#Use of these scripts All scripts provided here are available for free use for personal or acadmeic usage without any warentee. I have tested these scripts on my own hardware but cannot guarentee that it is compatible with other hardware or software. If you use this program in a publication we ask that you cite our paper ().
Tools for F1 hybrid PSMC (hPSMC) divergence time inference from whole genomes
- Create an hPSMC .psmcfa input file from two samples
haploidize each bam file to a fasta. I use R. Ed Green's pu2fa program available here- https://github.com/Paleogenomics/Chrom-Compare
Usage: For each chromosome run:
samtools mpileup -s -f REF\_GENOME -q30 -Q60 -r CHROMOSOME BAMFILE.bam | \
pu2fa -c CHROMOSOME -C MAX\_COVERAGE > haploidized_fasta.fa
The very high basequality threshold "-Q60" is useful for minimizing the impact of sequencing error.
Then concatenate all of the single chromosome fastas into a single fasta.
cat haploidized_fasta_scaffold*.fa > haploidized_fasta_all.fa
combine fasta sequences from two individuals into a single .psmcfa file.
python psmcfa_from_2_fastas.py -b10 -m5 sample1_all.fa sample2_all.fa > hPSMC.psmcfa
- run psmc using the hPSMC.psmcfa
We ran PSMC under default settings. See https://github.com/lh3/psmc
psmc -N25 -t15 -r5 -p "4+25*2+4+6" -o hPSMC.psmc hPSMC.psmcfa
-
Visualize hPSMC.psmc and estimate pre-diverence population size. Standard PSMC method.
psmc_directory/utils/psmc_plot.pl hPSMC hPSMC.psmc
Alternative script included here. The -s -g and -m flags show their default values.
python hPSMC/PSMC_emit_last_iteration_coord.py -s10 -g25 -m0.000000001 hPSMC.psmc
Once we have plotted the psmc result using one of the two above methods estimate the pre-divergence population size which will be input for step 4.
-
Run simulations of divergence without post-divergence migration to compare to the hPSMC plot
In order to interpret hPSMC results we need to compare our data to simulations. A purely visual interpreation of hPSMC output plots is susceptible to user bias and not replicable. To conduct simulations the user should estimate the ancestral population size (step 3) and estimate a recent and ancient bound for when the sample might have diverged.

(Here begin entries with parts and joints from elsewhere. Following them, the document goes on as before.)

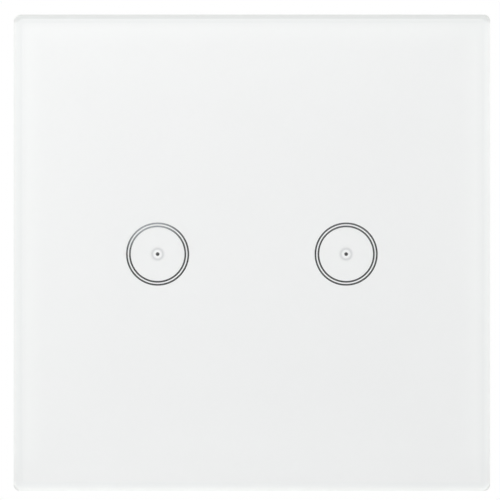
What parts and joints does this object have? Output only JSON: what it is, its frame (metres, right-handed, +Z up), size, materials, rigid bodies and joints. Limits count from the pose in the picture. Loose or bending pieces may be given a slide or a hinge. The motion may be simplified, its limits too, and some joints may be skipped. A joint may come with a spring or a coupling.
{
  "type": "smart light switch",
  "caption": "Square glass-fronted touch switch for lights: snap-off bevelled panel on a slotted wall base, with relays, supply and screw terminals in its rear box.",
  "frame": {"origin": "centre of the two wall screw slots, on the wall plane", "axes": "+Y into the wall, +Z up, +X to the right as seen from the room; the glass faces -Y"},
  "size_m": [0.086, 0.036, 0.086],
  "materials": {
    "clear_glass": "polished float glass with a faint green edge",
    "white_film": "white backing seen through the glass",
    "dark_print": "fine dark screen print",
    "window_print": "smoked print over the lamp",
    "foam_tape": "white double-sided tape",
    "white_abs": "moulded white ABS, fine spark texture",
    "housing_pc": "moulded flame-retardant polycarbonate",
    "zinc_screw": "zinc-plated steel",
    "board_laminate": "glass-epoxy laminate with green resist",
    "gilt_spring": "gilt spring wire",
    "black_plastic": "moulded black nylon",
    "led_resin": "milky epoxy lens",
    "tinned_sheet": "tin-plated sheet",
    "chip_resin": "black moulding compound",
    "relay_cover": "moulded blue polyester",
    "relay_base_pbt": "moulded black PBT",
    "nylon_white": "natural nylon",
    "copper_wire": "enamelled copper wire, wound",
    "soft_iron": "nickel-plated soft iron",
    "contact_alloy": "rolled copper alloy",
    "ferrite": "sintered ferrite",
    "yellow_tape": "polyester winding tape",
    "can_sleeve": "shrunk PVC sleeve",
    "varistor_lacquer": "dipped epoxy lacquer",
    "resistor_lacquer": "flameproof lacquer",
    "terminal_nylon": "moulded green nylon",
    "tinned_brass": "tin-flashed brass"
  },
  "bodies": {
    "switch_base": {"base_frame": "white_abs", "rear_housing": "housing_pc", "housing_screws": "zinc_screw", "board_screws": "zinc_screw", "touch_board": "board_laminate", "touch_spring_left": "gilt_spring", "touch_spring_right": "gilt_spring", "led_left": "led_resin", "led_right": "led_resin", "light_tunnel_left": "black_plastic", "light_tunnel_right": "black_plastic", "wifi_module": "board_laminate", "wifi_shield_can": "tinned_sheet", "touch_chip": "chip_resin", "header_socket": "black_plastic", "header_pins": "black_plastic", "power_board": "board_laminate", "power_chip": "chip_resin", "transformer_core": "ferrite", "transformer_winding": "yellow_tape", "transformer_base": "black_plastic", "filter_inductor": "ferrite", "input_capacitor": "can_sleeve", "output_capacitor": "can_sleeve", "varistor": "varistor_lacquer", "fuse_resistor": "resistor_lacquer", "terminal_block": "terminal_nylon", "terminal_plates": "tinned_brass", "relay_left_case": "relay_cover", "relay_left_base": "relay_base_pbt", "relay_left_bobbin": "nylon_white", "relay_left_coil": "copper_wire", "relay_left_yoke": "soft_iron", "relay_left_contacts": "contact_alloy", "relay_right_case": "relay_cover", "relay_right_base": "relay_base_pbt", "relay_right_bobbin": "nylon_white", "relay_right_coil": "copper_wire", "relay_right_yoke": "soft_iron", "relay_right_contacts": "contact_alloy"},
    "front_panel": {"glass_panel": "clear_glass", "backing_film": "white_film", "touch_ring_marks": "dark_print", "indicator_windows": "window_print", "adhesive_ring": "foam_tape", "panel_frame": "white_abs", "frame_snap_hooks": "white_abs"},
    "relay_left_armature": {"relay_left_armature": "soft_iron", "relay_left_contact_blade": "contact_alloy"},
    "relay_right_armature": {"relay_right_armature": "soft_iron", "relay_right_contact_blade": "contact_alloy"},
    "terminal_screw_1": {"terminal_screw_1": "zinc_screw"},
    "terminal_cage_1": {"terminal_cage_1": "tinned_brass"},
    "terminal_screw_2": {"terminal_screw_2": "zinc_screw"},
    "terminal_cage_2": {"terminal_cage_2": "tinned_brass"},
    "terminal_screw_3": {"terminal_screw_3": "zinc_screw"},
    "terminal_cage_3": {"terminal_cage_3": "tinned_brass"},
    "terminal_screw_4": {"terminal_screw_4": "zinc_screw"},
    "terminal_cage_4": {"terminal_cage_4": "tinned_brass"}
  },
  "joints": [
    {"name": "panel_pull_off", "type": "slide", "parent": "switch_base", "child": "front_panel", "axis": [0, -1, 0], "range_m": [0, 0.03], "deforming": ["frame_snap_hooks", "touch_spring_left", "touch_spring_right"]},
    {"name": "terminal_cage_1_rise", "type": "slide", "parent": "switch_base", "child": "terminal_cage_1", "axis": [0, 1, 0], "range_m": [0, 0.003]},
    {"name": "terminal_screw_1_turn", "type": "hinge", "parent": "switch_base", "child": "terminal_screw_1", "pos_m": [-0.0129, 0.0209, -0.0196], "axis": [0, -1, 0], "range_deg": [0, 2175]},
    {"name": "terminal_cage_2_rise", "type": "slide", "parent": "switch_base", "child": "terminal_cage_2", "axis": [0, 1, 0], "range_m": [0, 0.003]},
    {"name": "terminal_screw_2_turn", "type": "hinge", "parent": "switch_base", "child": "terminal_screw_2", "pos_m": [-0.0043, 0.0209, -0.0196], "axis": [0, -1, 0], "range_deg": [0, 2175]},
    {"name": "terminal_cage_3_rise", "type": "slide", "parent": "switch_base", "child": "terminal_cage_3", "axis": [0, 1, 0], "range_m": [0, 0.003]},
    {"name": "terminal_screw_3_turn", "type": "hinge", "parent": "switch_base", "child": "terminal_screw_3", "pos_m": [0.0043, 0.0209, -0.0196], "axis": [0, -1, 0], "range_deg": [0, 2175]},
    {"name": "terminal_cage_4_rise", "type": "slide", "parent": "switch_base", "child": "terminal_cage_4", "axis": [0, 1, 0], "range_m": [0, 0.003]},
    {"name": "terminal_screw_4_turn", "type": "hinge", "parent": "switch_base", "child": "terminal_screw_4", "pos_m": [0.0129, 0.0209, -0.0196], "axis": [0, -1, 0], "range_deg": [0, 2175]},
    {"name": "relay_left_pull_in", "type": "hinge", "parent": "switch_base", "child": "relay_left_armature", "pos_m": [-0.0135, 0.0158, -0.007], "axis": [1, 0, 0], "range_deg": [0, 3.2], "stiffness_Nm_per_rad": 0.002, "springref_deg": -17.19},
    {"name": "relay_right_pull_in", "type": "hinge", "parent": "switch_base", "child": "relay_right_armature", "pos_m": [0.0021, 0.0158, -0.007], "axis": [1, 0, 0], "range_deg": [0, 3.2], "stiffness_Nm_per_rad": 0.002, "springref_deg": -17.19}
  ],
  "couplings": [
    {"joint": "terminal_screw_1_turn", "follows": "terminal_cage_1_rise", "rad_per_m": 12566},
    {"joint": "terminal_screw_2_turn", "follows": "terminal_cage_2_rise", "rad_per_m": 12566},
    {"joint": "terminal_screw_3_turn", "follows": "terminal_cage_3_rise", "rad_per_m": 12566},
    {"joint": "terminal_screw_4_turn", "follows": "terminal_cage_4_rise", "rad_per_m": 12566}
  ]
}
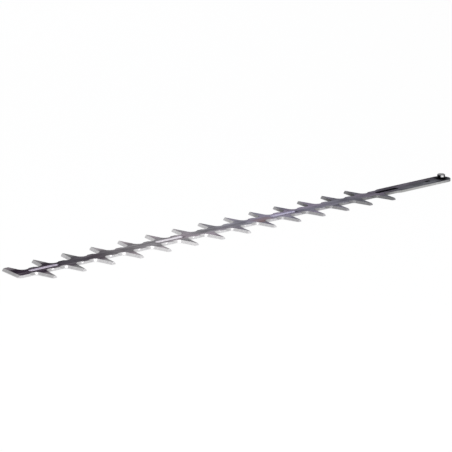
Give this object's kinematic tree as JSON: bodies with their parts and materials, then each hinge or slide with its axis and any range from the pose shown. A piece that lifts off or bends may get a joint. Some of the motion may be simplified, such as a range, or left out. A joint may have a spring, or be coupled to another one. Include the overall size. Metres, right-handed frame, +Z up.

python hPSMC/hPSMC_quantify_split_time.py -OPTIONS OPTIONS: -h print help message with user options -o OUT, --out=OUT output directory for simulations and prefix all files for the run, default="./hPSMC_sim_" -N NE, --Ne=NE The ancestral population size to simulate, default=10,000 -l LOWER, --lower=LOWER lower bound for simulations, the most recent divergence time to be simulated -u UPPER, --upper=UPPER upper bound for simulations, the most ancient divergence time to be simulated -s SIMS, --sims=SIMS the number of simulations to conduct, simulations will evenly split between high and low, minimum value=2, minimum meaningful value=3 -p PAR, --parallel=PAR Number of simulations to run simultaneously -P PSMC, --PSMC=PSMC If the psmc executable is not in your path give it's location, default = "psmc" -m MS, --ms=MS If the ms executable is not in your path give it's location, default = "ms" -H HPSMC, --hPSMC=HPSMC If the hPSMC directory is not in your path give it's location, NOTE: Just the directory not the script. default = "./"
-
Plot simulations using either method in step 3, with the orignal data to show the divergence between samples.
A) Compare simulations' pre-divergence Ne to your data, if they converge the simulations are appropriate, if not reestimate Ne and repeat steps 3-5 B) Identify the range of values for divergence time that intersect your hPSMC plot between 1.5 and 10 times pre-divergence Ne. These are your simulations consistent with data. Your diverence time estimate is the narrowest range of inconsistent simulations surrounding the consistent simulations.